The film begins with disarming simplicity, but rapidly accrues details that have a hypnotic effect, because we can’t grasp how they’re related but we’re inspired to believe by the filmmaking confidence and tonal specificity that these hidden maps of meaning will in time be unveiled. A young woman named Kelly-Anne (Juliette Gariépy) wakes up on the street. She is well-kempt and precise in her movements. She enters a building that requires a security check and proceeds to take a back row seat at a trial. We’re in Montreal. A man named Ludovic Chevalier (Maxwell McCabe-Lokos) is being charged with brutally murdering three female adolescents and broadcasting his heinous deeds through a live feed available to select dark web users. We hear, in full, the opening statements of both legal teams. We glimpse the accused himself, who is confined, almost Hannibal-Lecter-like, to a transparent enclosure protruding into the sleek, high-tech courtroom. Chevalier sits staring off, disaffected, dissociated. Why is Kelly-Anne here? She guaranteed she'd be one of the first in. What’s her stake?
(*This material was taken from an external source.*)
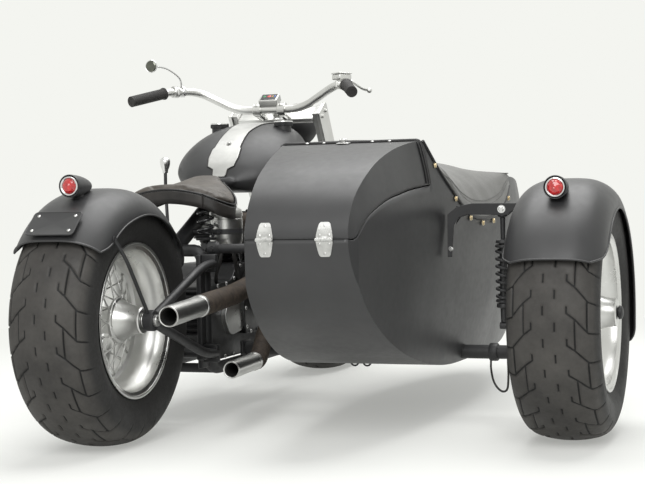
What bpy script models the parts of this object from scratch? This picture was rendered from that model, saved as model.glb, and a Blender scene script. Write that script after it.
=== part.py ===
"""Low custom motorcycle with a boat-tailed sidecar, built in metres with +Z up.

The bike's centre plane is x = 0 and its rear axle is y = 0 while it is being built,
the front wheel is towards +Y and the sidecar towards +X. At the end the whole model
is centred over its footprint.
"""
import math

import bpy
import bmesh
import numpy as np
from mathutils import Matrix, Vector

# Driving dimensions

# The three wheels share one size
tyre_radius = 0.333
tyre_width = 0.230
tyre_wall = 0.012
wheel_steps = 28
rim_radius = 0.2078
rim_width = 0.204
rim_wall = 0.006
bead_seat = 0.194
wheelbase = 1.740
track = 1.187
side_wheel_lead = 0.356
axle_radius = 0.0125
hub_flange = 0.060
hub_half_width = 0.120
hub_end_radius = 0.036
flange_across = 0.047
hub_flange_half = 0.003
spoke_radius = 0.0022
spokes_a_side = 8
hub_steps = 12

# Meshes that meet keep this much apart
touch = 0.0003

# Belt drive, on the bike's left
pulley_radius = 0.100
belt_low = -0.1435
belt_high = -0.1295
front_pulley = (0.570, 0.340)

# Steering
rake = math.radians(32.0)
yoke_y = 1.330
yoke_z = 0.935
stem_radius = 0.016
head_radius = 0.030
fork_half_width = 0.170
fork_plate = 0.030
fork_depth = 0.080

# Bike
frame_tube = 0.018
backbone_tube = 0.024
cradle_half_width = 0.110
cradle_z = 0.150
post_y = 0.420
tunnel_gap = 0.004
fender_gap = 0.018
fender_sheet = 0.003
fender_half_width = 0.129
fender_side = 0.079
# The fenders' section: depth below the crown, share of the half-width
fender_rows = ((fender_side, 1.00), (0.055, 0.97), (0.030, 0.84), (0.012, 0.64), (0.002, 0.35), (0.0, 0.0))
lamp_radius = 0.030
# How far the lamps' mouths stand off the fenders, and how far behind the top they sit
lamp_lifts = {"rear": 0.0423, "side": 0.0390}
lamp_angles = {"rear": math.radians(24.8), "side": math.radians(32.75)}
pipe_radius = 0.0285
pipe_wall = 0.003
bar_radius = 0.0135
grip_radius = 0.0185

# Sidecar body
arm_inset = 0.157
arm_x = track - arm_inset
arm_sheet = 0.020
arm_gap = 0.127
bike_reach = 0.297
body_half_width = (arm_x - arm_sheet / 2 - arm_gap - bike_reach) / 2
body_x = bike_reach + body_half_width
body_wall = 0.004
body_tail_y = -0.115
body_seam_z = 0.545
body_top_z = 0.805
body_bottom_z = 0.165
body_nose_y = 1.850
seam_gap = 0.003
lid_front_y = 0.335
hinge_radius = 0.005
hinge_width = 0.044
hinge_leaf = 0.042
hinge_sheet = 0.002
hinge_shares = {"left": -0.2735, "right": 0.2517}
chassis_tube = 0.020

PARTS = bpy.data.collections.new("sidecar_motorcycle")
CUTTERS = bpy.data.collections.new("cutters")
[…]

Shortly after the first trial sequence, Kelly-Anne collides with a brash young girl named Clementine. They are opposites in every way–Kelly-Anne beautiful, elegant, poised, well-to-do, composed, uninterested in camera interviews, Clementine bug-eyed, lanky, jangly, poor, overwrought, happy to speak to the media–except for their fascination with the fate of Chevalier. Clementine, it soon becomes clear, is on Chevalier’s side. Whenever she has the chance, she espouses her conviction that Chevalier has been set up by a corrupt system, that the evidence against him, far from being incontrovertible, could have, and therefore was, easily faked, and that people, really, should be ashamed of themselves for being so quick to judge. Kelly-Anne’s position remains less defined. Several times she discreetly prods at Clementine’s arguments, demonstrating a keenness of perception and sly verbal strategy, while never volunteering her own point of view.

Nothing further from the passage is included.